Au verset 27, pour faire venir les hommes de la ville, la femme dit « il m'a dit tout ce que j'ai fait ». Est-ce une indication purement anecdotique ? Non. Il s'agit d'une parole qui révèle la femme à elle-même. Cette parole détecte le manque qu'il y a en moi. Quand la femme dit « il m'a dit tout ce que j'ai fait », ce n'est pas du dépit, ce n'est pas une mauvaise constatation, c'est la détection d'un manque. Or la détection d'un manque est déjà la détection du plein. Quand je commence à découvrir un manque, c'est que la marche vers la plénitude est commencée.

 

3) Versets 31-34 : "Ma nourriture".

Dans l'entre-deux les disciples l'interrogeaient en disant : "Rabbi mange". (v. 31).

Vous remarquez que Jean utilise le verbe "interroger" à propos de ce qu'ils disent qui est : « Rabbi, mange ». Le verbe erótaó est celui qui est utilisé pour désigner l'interrogation socratique. Par l'interrogation Socrate essaie de susciter l'étonnement pour pousser plus loin la question. Dans l'évangile de Jean il ne s'agit pas de l'ironie socratique, mais il s'agit de la suite de l'étonnement qui est clairement racontée au verset 27 : ses disciples étaient dans l'étonnement parce qu'il parlait avec une femme. Donc pour les disciples il s'agit de tourner autour de cet étonnement, et ils disent simplement « Rabbi, mange. »

 

Il leur dit : J'ai à manger une nourriture que vous ne savez pas". (v. 32).

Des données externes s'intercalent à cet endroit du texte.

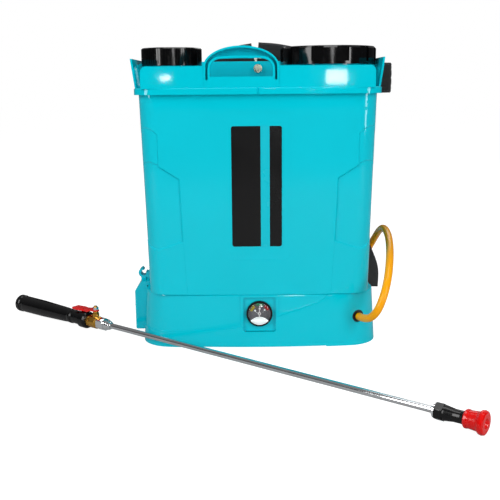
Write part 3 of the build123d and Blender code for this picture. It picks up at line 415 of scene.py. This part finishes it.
def box_into(mesh, size, centre, soft):
    """A block with softened edges, added to a bmesh."""
    made = bmesh.ops.create_cube(mesh, size=1.0)
    corners = made["verts"]
    bmesh.ops.scale(mesh, vec=Vector(size), verts=corners)
    bmesh.ops.translate(mesh, vec=Vector(centre), verts=corners)
    edges = list({edge for corner in corners for edge in corner.link_edges})
    bmesh.ops.bevel(mesh, geom=edges, offset=soft, segments=3, profile=0.5, affect="EDGES")


# ---------------------------------------------------------------- shoulder straps
STRAP_W = 46 * MM
STRAP_T = 5.3 * MM
NEAR_Y = 105.15 * MM       # middle of the layer that lies against the cover
FAR_Y = 110.85 * MM        # middle of the layer that comes back past the fold
FOLD_X = 206.3 * MM
WEB_W = 38 * MM
WEB_T = 2.4 * MM
TOP_LINE = [(1.5, 407), (34, 404), (80, 394), (130, 380), (170, 375), (206.3, 374.5)]
DOWN_LINE = [(206.3, 374.5), (182, 373), (160, 362), (146, 338), (142, 300), (145, 250), (152, 210), (155, 178)]
LEFT_LINE = [(-3.5, 406), (-34, 400), (-64, 384), (-92, 352), (-110, 302), (-121, 240), (-129, 178)]
RIGHT_WEB = [(153, 176), (153, 148), (157, 120), (170, 92), (179, 66), (179, 36)]
LEFT_WEB = [(-129, 176), (-131, 130), (-134, 56)]
RIGHT_WEB_Y = 106.9 * MM
LEFT_WEB_Y = 101.2 * MM
TAPE_SHARE = 0.82          # the binding tape covers the pad's edges beyond this share
STITCH = 3.0 * MM
PAD_STEP = 2.2 * MM        # two steps to a stitch


def lay(points, y, out, start=0.0):
    """Frames along (x, z) points in the plane at y: distance, place, direction and outward side."""
    line = evenly(catmull([Vector(p) * MM for p in points], 24), PAD_STEP)
    return [(start + far, Vector((p.x, y, p.y)), Vector((d.x, 0, d.y)), Vector((0, out, 0))) for far, p, d in line]


def fold(first, centre, radius, steps=10):
    """Frames of a half turn about a vertical line, from heading right to heading left."""
    distance, place, _, _ = first
    frames = []
    for i in range(1, steps):
        angle = pi * i / steps
        along = Vector((cos(angle), sin(angle), 0))
        out = Vector((-sin(angle), cos(angle), 0))
        spot = Vector((centre, (NEAR_Y + FAR_Y) / 2, place.z)) - out * radius
        frames.append((distance + radius * angle, spot, along, out))
    return frames


def pad_height(share):
    """Half thickness of a pad at a share of its half width: three channels inside a bound edge."""
    edge = abs(share)
    if edge > TAPE_SHARE:
        t = (edge - TAPE_SHARE) / (1 - TAPE_SHARE)
        return (0.36 * sqrt(max(0.0, 1 - t ** 3)) + 0.02) * STRAP_T
    channel = abs(((edge / TAPE_SHARE) * 3 / 2 + 0.5) % 1.0 - 0.5) * 2
    pillow = 1 - 0.3 * (1 - sqrt(max(0.0, 1 - (1 - channel) ** 2.2)))
    return (0.5 - 0.12 * (edge / TAPE_SHARE) ** 5) * pillow * STRAP_T


def pad_outline(shrink):
    """A pad's section as (across, thickness) points, thinner by shrink at its ends."""
    count = 40
    shares = [sin((i / count - 0.5) * pi) for i in range(count + 1)]
    front = [(s * STRAP_W / 2, -pad_height(s) * shrink) for s in shares]
    back = [(s * STRAP_W / 2, pad_height(s) * shrink) for s in reversed(shares)]
    return front + back[1:-1]


def swept(name, frames, profile, paint):
    """A closed band along frames; profile(distance) gives its (across, thickness) points."""
    vertices = []
    uvs = []
    faces = []
    ring = 0
    for distance, place, along, out in frames:
        across = along.cross(out)
        outline = profile(distance)
        ring = len(outline)
        for wide, thick in outline:
            vertices.append(place + across * wide + out * thick)
            uvs.append((distance, wide))
    for i in range(len(frames) - 1):
        for j in range(ring):
            k = (j + 1) % ring
            faces.append((i * ring + k, i * ring + j, (i + 1) * ring + j, (i + 1) * ring + k))
    faces.append(tuple(range(ring)))
    faces.append(tuple(reversed(range((len(frames) - 1) * ring, len(frames) * ring))))
    return piece_from(name, vertices, faces, paint, uvs=uvs)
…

Il s'agit de manger et donc d'ingérer c'est-à-dire de s'approprier. Et chez Jean, c'est l'extrême du toucher.

En effet il y a une progression, ce qui est premier c'est entendre, donc être tourné vers ce que je ne connais pas (vers l'insu) pour l'accueillir. Ensuite l'entendre donne le voir qui est croire, donc un voir qui n'est pas de l'ordre de la vision humaine, c'est lié au visible. Le troisième c'est le toucher, ce qui n'est possible que dans l'eschatologie comme le dit Jésus à la Madeleine : « Ne me touche pas ». Or l'extrême du toucher c'est manger. Il faut en effet que l'élément propre – ce que je suis au plus profond de moi-même – soit souligné dans l'acte de foi de même que dans l'acte de révélation du Christ.

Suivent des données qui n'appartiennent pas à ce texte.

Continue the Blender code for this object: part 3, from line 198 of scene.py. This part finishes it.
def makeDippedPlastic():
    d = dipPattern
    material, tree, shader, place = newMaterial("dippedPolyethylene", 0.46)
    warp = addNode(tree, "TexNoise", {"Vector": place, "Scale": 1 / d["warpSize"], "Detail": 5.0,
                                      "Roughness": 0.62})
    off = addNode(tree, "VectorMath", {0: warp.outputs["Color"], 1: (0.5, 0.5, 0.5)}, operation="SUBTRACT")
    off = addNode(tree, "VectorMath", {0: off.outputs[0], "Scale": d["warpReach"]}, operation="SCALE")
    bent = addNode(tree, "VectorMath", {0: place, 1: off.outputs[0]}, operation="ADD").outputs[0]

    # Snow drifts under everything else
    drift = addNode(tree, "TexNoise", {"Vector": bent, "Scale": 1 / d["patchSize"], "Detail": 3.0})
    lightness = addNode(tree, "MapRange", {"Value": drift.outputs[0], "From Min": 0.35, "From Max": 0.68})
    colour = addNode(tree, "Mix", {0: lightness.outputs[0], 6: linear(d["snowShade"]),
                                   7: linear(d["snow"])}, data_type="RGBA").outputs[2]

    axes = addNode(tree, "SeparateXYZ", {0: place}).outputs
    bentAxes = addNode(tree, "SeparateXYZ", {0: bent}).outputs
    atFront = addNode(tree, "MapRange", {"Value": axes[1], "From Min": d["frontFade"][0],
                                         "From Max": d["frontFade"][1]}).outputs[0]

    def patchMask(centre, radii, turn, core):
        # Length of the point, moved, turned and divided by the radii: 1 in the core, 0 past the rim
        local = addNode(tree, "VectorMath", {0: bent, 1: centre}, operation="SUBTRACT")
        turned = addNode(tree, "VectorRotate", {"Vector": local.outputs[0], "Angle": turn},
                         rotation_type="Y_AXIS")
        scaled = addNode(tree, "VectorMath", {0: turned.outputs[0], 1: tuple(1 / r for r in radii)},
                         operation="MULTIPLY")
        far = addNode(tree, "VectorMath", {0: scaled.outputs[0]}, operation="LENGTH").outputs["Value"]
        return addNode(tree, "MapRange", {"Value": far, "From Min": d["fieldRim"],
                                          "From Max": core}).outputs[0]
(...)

Le mot qui est traduit par "nourriture" est en fait le mot brôsin qui signifie une manducation et non pas la nourriture elle-même qui serait tropha comme au verset 8. Peut-être que Jean a choisi ce mot-là pour indiquer l'acte de se nourrir et non pas l'aliment en lui-même. On retrouvera brôsin au chapitre 6 de la multiplication des pains aux versets 27 et 55.

Cette formule de Jésus « j'ai une manducation à manger » signifie : qu'est-ce qui me fait tenir, qu'est-ce qui me fait vivre, qu'est-ce qui me constitue, qu'est-ce qui me maintient ? Ce n'est pas de manger les aliments que vous m'apportez, j'ai une autre nourriture que vous ne connaissez pas.

Ce qui est surtout souligné ici c'est le « vous ne savez pas », donc c'est l'insu, là d'où vient l'éclaircie.

 

Alors les disciples se disent entre eux : "Est-ce que quelqu'un lui a apporté à manger ?" (v. 33).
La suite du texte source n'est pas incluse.